Trotz hoher sozialer und wirtschaftlicher Kosten rückt China nicht von der Null-Covid-Strategie ab. Das gefährdet auch die globale Konjunktur.
Im Zuge des strikten Festhaltens an der Null-Covid-Strategie hat die chinesische Regierung seit Jahresbeginn dutzende Regionen und hunderte von Millionen Einwohnern unter teilweise oder vollständige Lockdowns gesetzt. Die hochansteckende Covid-Variante Omikron verbreitet sich trotz der harten Schutzmassnahmen rasant weiter und bringt das Reich der Mitte an den Rand eines sozialen und medizinischen Super-GAU.
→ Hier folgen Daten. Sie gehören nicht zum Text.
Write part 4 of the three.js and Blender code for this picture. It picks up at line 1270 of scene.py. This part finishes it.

Dass die chinesische Regierung trotz hohem Leidensdruck der Bevölkerung nach wie vor an der umstrittenen Nulltoleranzpolitik festhält, hat zahlreiche Gründe. Zwar hat China mit rund 90 Prozent eine der höchsten Impfquoten der Welt – fast die Hälfte der Bevölkerung ist zudem geboostert. Die chinesischen Impfstoffe verfügen jedoch über eine deutlich schwächere Schutzwirkung als ihre Pendants aus dem Westen. Gemäss einer Modellierung der renommierten Fudan Universität in Shanghai wäre das chinesische Gesundheitssystem mit einem komplett unkontrollierten Ausbruch innert Kürze komplett überlastet – insbesondere in den ländlichen Regionen, wo die medizinische Infrastruktur im Gegensatz zu den Städten vielfach rudimentär ist. Ein Einsatz westlicher Impfstoffe wiederum könnte das Problem entschärfen, ist aufgrund innenpolitischer Bedenken jedoch kaum vorstellbar. Um die Omikron-Welle einigermassen kontrollierbar zu halten, kommt die chinesische Regierung nicht darum herum, weiterhin auf restriktive Schutzmassnahmen zu setzen.
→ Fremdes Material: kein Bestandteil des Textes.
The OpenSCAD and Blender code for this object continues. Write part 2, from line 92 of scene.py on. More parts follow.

Wirtschaftliche Kosten steigen
Die wirtschaftlichen Folgen der Lockdowns werden inzwischen vermehrt in den Daten zur Konjunkturentwicklung sichtbar. Die am vergangenen Montag publizierten Zahlen zu den Detailhandelsumsätzen und der Industrieproduktion fielen deutlich schwächer aus als erwartet und zeigen, dass der Kampf gegen Corona die chinesische Wirtschaft stärker belasten wird als bislang angenommen. Das angepeilte Wachstumsziel der Regierung von 5,5 Prozent zu erreichen – wohlgemerkt das tiefste in den letzten 30 Jahren –, rückt im Licht der Pandemiewelle trotz punktueller staatlicher Stimmulierungsmassnahmen in immer weitere Entfernung. Erst recht, wenn man sich vor Augen führt, dass der wichtige Immobiliensektor nach wie vor tief in der Krise steckt. Es ist deshalb zu erwarten, dass die Regierung der Wirtschaft in den kommenden Monaten stärker unter die Arme greifen wird. Dabei ist allerdings fraglich, wie effektiv Stimulierungsmassnahmen in der derzeitigen Situation tatsächlich sind.
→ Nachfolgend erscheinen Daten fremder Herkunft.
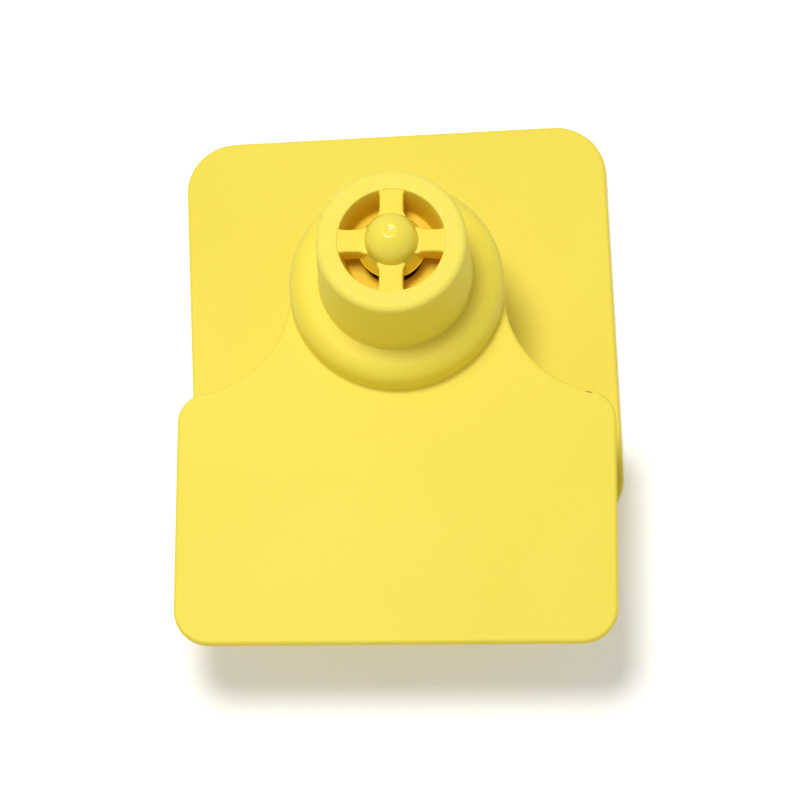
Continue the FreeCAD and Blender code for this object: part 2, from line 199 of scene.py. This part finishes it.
# ------------------------------------------------------------------ meshes
def skin(name, rows, closed_rows=True):
    """A mesh whose quads join each point of a grid to the next row and the next column.

    Columns always close on themselves; rows do where closed_rows is set.  Points that
    meet become one, and millimetres become metres.
    """
    count, columns = rows.shape[:2]
    index = np.arange(count * columns).reshape(count, columns)
    if closed_rows:
        index = np.concatenate([index, index[:1]], 0)
    index = np.concatenate([index, index[:, :1]], 1)
    quads = np.stack([index[:-1, :-1], index[:-1, 1:], index[1:, 1:], index[1:, :-1]], 2)
    mesh = bpy.data.meshes.new(name)
    mesh.from_pydata(rows.reshape(-1, 3) * MM, [], quads.reshape(-1, 4).tolist())
    work = bmesh.new()
    work.from_mesh(mesh)
    bmesh.ops.remove_doubles(work, verts=work.verts, dist=1.5e-6)
    bmesh.ops.recalc_face_normals(work, faces=work.faces)
    work.to_mesh(mesh)
    work.free()
    piece = bpy.data.objects.new(name, mesh)
    bpy.context.scene.collection.objects.link(piece)
    return piece


def melt_together(piece, others):
    """Joins overlapping closed solids into the piece's one skin."""
    group = bpy.data.collections.new("melting")
    bpy.context.scene.collection.children.link(group)
    for other in others:
        group.objects.link(other)
    union = piece.modifiers.new("union", "BOOLEAN")
    union.operand_type, union.solver, union.operation = "COLLECTION", "EXACT", "UNION"
    union.collection = group
    graph = bpy.context.evaluated_depsgraph_get()
    melted = bpy.data.meshes.new_from_object(piece.evaluated_get(graph))
    piece.modifiers.remove(union)
    piece.data = melted
    for other in others:
        bpy.data.objects.remove(other)
    bpy.data.collections.remove(group)


def shade(piece, crease=38):
    """Smooth shading that breaks at creases and leaves flat faces flat."""
    piece.data.shade_smooth()
    piece.data.set_sharp_from_angle(angle=np.radians(crease))
    even = piece.modifiers.new("even_shading", "WEIGHTED_NORMAL")
    even.keep_sharp = True


# ------------------------------------------------------------------ the male tag
def square_outline():
    """The male plate's edge: four straight sides joined by quarter circles."""
    half = WIDE / 2
    inner = half - MALE_CORNER
    return joined([
        straight((half, -inner), (half, inner), (1, 0), 30),
        arc((inner, inner), MALE_CORNER, 0, 90, 14),
        straight((inner, half), (-inner, half), (0, 1), 30),
        arc((-inner, inner), MALE_CORNER, 90, 180, 14),
        straight((-half, inner), (-half, -inner), (-1, 0), 30),
        arc((-inner, -inner), MALE_CORNER, 180, 270, 14),
        straight((-inner, -half), (inner, -half), (0, -1), 30),
        arc((inner, -inner), MALE_CORNER, 270, 360, 14)])


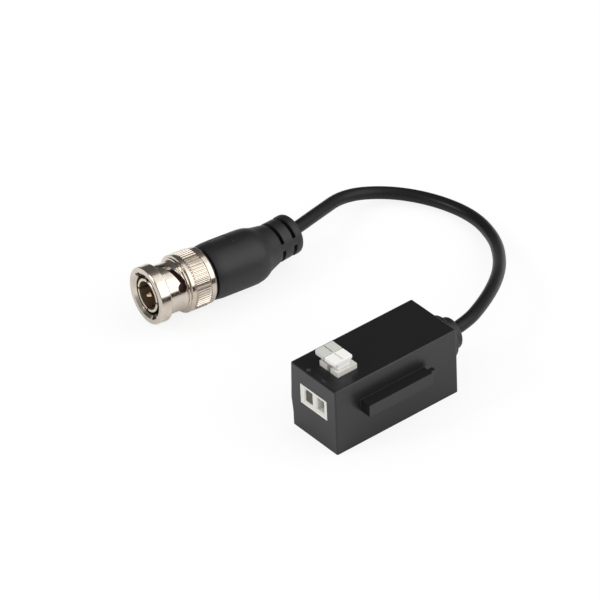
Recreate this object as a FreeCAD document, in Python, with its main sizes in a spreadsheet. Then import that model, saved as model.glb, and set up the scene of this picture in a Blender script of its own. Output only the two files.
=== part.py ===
"""CCTV video balun: a small black box with a push-lever wire terminal, a short coaxial cord and a bayonet plug.

Frame: millimetres, +Z up, origin on the floor under the middle of the box. The terminal face looks
along -Y, the cord leaves the box along +Y and the side rail stands out along +X. The plug lies on
the floor on its coupling nut, beside the box.
"""
import FreeCAD
import Part

import math
import os
import re

import Sketcher

doc = FreeCAD.newDocument("VideoBalun")
V = FreeCAD.Vector

# Driving dimensions in millimetres and degrees.
SIZES = {
    # Box
    "box_width": 16.0,
    "box_length": 35.9,
    "box_height": 17.8,
    "wall_thick": 1.3,
    "side_swell": 0.5,
    "swell_level": 7.6,
    "swell_start": 3.5,
    "mark_place": 1.05,
    "mark_pitch": 5.4,
    "mark_size": 1.3,
    "mark_line": 0.3,
    "mark_depth": 0.12,
    "box_edge": 0.4,
    "seam_gap": 0.06,
    "cover_thick": 1.3,
    "post_radius": 1.1,
    # Rail on the side of the box
    "rail_start": 7.25,
    "rail_length": 18.7,
    "rail_top": 5.6,
    "rail_height": 3.15,
    "rail_reach": 3.2,
    "nub_length": 1.4,
    "nub_height": 1.2,
    "nub_inset": 0.6,
    "nub_width": 1.3,
    # Board
    "board_level": 3.8,
    "board_thick": 1.2,
    "board_inset": 0.2,
    "board_length": 30.0,
    # Wire terminal
    "terminal_centre": 0.2,
    "pole_pitch": 4.2,
    "face_left": 5.05,
    "face_right": 4.55,
    "face_bottom": 7.85,
    "face_top": 13.4,
    "terminal_half": 5.6,
    "terminal_back": 10.3,
    "entry_width": 2.4,
    "entry_bottom": 9.2,
    "entry_height": 3.3,
    "entry_flare": 0.35,
    "chamber_width": 3.3,
    "chamber_front": 3.1,
    "chamber_back": 9.4,
    "chamber_top": 14.9,
    "tab_centre": 0.68,
    "tab_pitch": 3.85,
    "tab_width": 2.7,
    "tab_front": 4.15,
    "tab_back": 9.85,
    "tab_height": 1.26,
    "window_gap": 0.1,
    # Push levers
    "lever_centre": -0.04,
    "lever_pitch": 3.7,
    "plate_width": 3.5,
    "plate_front": 3.5,
    "plate_back": 8.95,
    "plate_rise": 2.9,
    "plate_thick": 1.0,
    "plate_corner": 0.6,
    "groove_width": 0.4,
    "groove_depth": 0.35,
    "stem_centre": 0.53,
    "stem_pitch": 3.72,
    "stem_width": 1.55,
    "stem_front": 4.9,
    "stem_back": 8.4,
    "stem_gap": 0.1,
    "stem_end": 14.2,
    # Clamp spring and contact strip
    "strip_thick": 0.3,
    "strip_width": 2.6,
    "spring_back": 9.2,
    "spring_low": 6.0,
    "contact_level": 9.15,
    "contact_thick": 0.45,
    "pin_width": 0.9,
    "pin_place": 6.1,
    "pin_below": 1.1,
    # Cord outlet
    "outlet_level": 10.0,
    "neck_radius": 3.4,
    "collar_radius": 5.5,
    "collar_thick": 2.9,
    "sleeve_radius": 4.0,
    "sleeve_end": 5.4,
    "inner_collar_radius": 4.6,
    "inner_collar_thick": 1.2,
    # Cord
    "cord_radius": 1.6,
    "cord_gap": 0.05,
    "lead_radius": 0.35,
    # Choke and small parts on the board
    "choke_place": 0.5,
    "choke_inner": 1.8,
    "choke_height": 3.2,
    "choke_lift": 0.5,
    "turn_wire": 0.4,
    "turn_gap": 0.2,
    "turn_count": 12,
    "chip_length": 3.2,
    "chip_width": 1.6,
    "chip_height": 1.0,
    "chip_inset": 0.5,
    "arrester_radius": 1.5,
    "arrester_length": 4.4,
    # Plug: place of its rim, turn about the vertical, rise of its rim, bend of its boot
    "plug_x": -60.565,
    "plug_y": -19.72,
    "plug_z": 8.15,
    "plug_turn": 4.557,
    "plug_tilt": 2.317,
    "tail_turn": 7.16,
    "tail_lift": 2.3,
    # Coupling nut, as radii and stations from its front rim
    "nut_radius": 7.2,
    "rim_radius": 7.15,
    "rim_length": 2.95,
    "rim_edge": 0.35,
    "mouth_radius": 5.15,
    "nut_bore": 4.95,
    "neck_outer": 6.1,
    "bead_start": 7.4,
    "bead_end": 9.7,
    "knurl_root": 6.92,
    "knurl_end": 14.0,
    "knurl_count": 56,
    "knurl_phase": 1.9,
    "knurl_width": 0.5,
    "nut_length": 15.8,
    "nut_rear": 6.75,
    "web_front": 8.9,
    "web_thick": 1.0,
    "running_gap": 0.05,
    "rear_bore": 6.0,
    # Bayonet slots of the nut
    "slot_width": 1.25,
    "detent_angle": 27.0,
    "detent_place": 6.95,
    "detent_radius": 1.15,
    "spot_radius": 1.4,
    "spot_depth": 0.16,
    "keyway_angle": 128.0,
    "keyway_width": 2.3,
    "keyway_depth": 0.9,
    # Inner parts of the plug
    "contact_front": 0.45,
    "contact_outer": 4.25,
    "contact_inner": 3.55,
    "finger_slit": 0.5,
    "finger_length": 5.5,
    "spigot_radius": 3.9,
    "spigot_end": 10.5,
    "contact_shoulder": 8.3,
    "land_radius": 4.45,
    "land_front": 8.85,
    "flange_front": 10.8,
    "flange_thick": 1.2,
    "flange_radius": 5.9,
    "collar_outer": 4.8,
    "sleeve_outer": 2.9,
    "insulator_radius": 3.3,
    "insulator_front": 8.0,
    "insulator_end": 15.4,
    "pin_radius": 0.68,
    "pin_tip": 0.45,
    "pin_hole": 0.9,
    "press_gap": 0.03,
    "gasket_front": 5.8,
    "ferrule_flat": 2.2,
    "ferrule_end": 23.5,
    # Boot, as stations along the plug and, past its bend, along its tail
    "boot_front": 16.4,
    "boot_front_radius": 6.75,
    "boot_radius": 7.0,
    "bend_place": 28.3,
    "cable_end": 18.0,
    "cone_length": 7.4,
    "cone_radius": 5.05,
    "relief_slot": 0.9,
    "relief_ring": 2.7,
    "relief_core": 3.9,
    "web_angle": 15.0,
    "web_span": 22.0,
    "tail_length": 14.2,
    "tail_radius": 5.1,
    "bend_bore": 1.95,
    "panel_length": 8.6,
    "panel_width": 6.4,
    "panel_depth": 0.25,
    "panel_angle": 52.0,
}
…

Auch an der globalen Wirtschaft gehen die Schwierigkeiten Pekings im Kampf gegen das Virus nicht spurlos vorüber. So dürfte die zweitgrösste Volkswirtschaft der Welt nicht wie gewohnt die Rolle als Wachstumstreiber übernehmen. Neben den gestiegenen Konjunkturrisiken in Europa trägt die Wachstumsschwäche in China massgeblich zu den aktuellen Wachstumssorgen bei. Zudem verhindern die Lockdowns in China die Erholung der Lieferketten. Eine zusätzliche Verschärfung der Lieferengpässe könnte die Inflation verlängern und die Zentralbanken zu einer noch aggressiveren Straffung der Geldpolitik zwingen – mit entsprechend negativen Folgen für das Wirtschaftswachstum und die Aktienmärkte.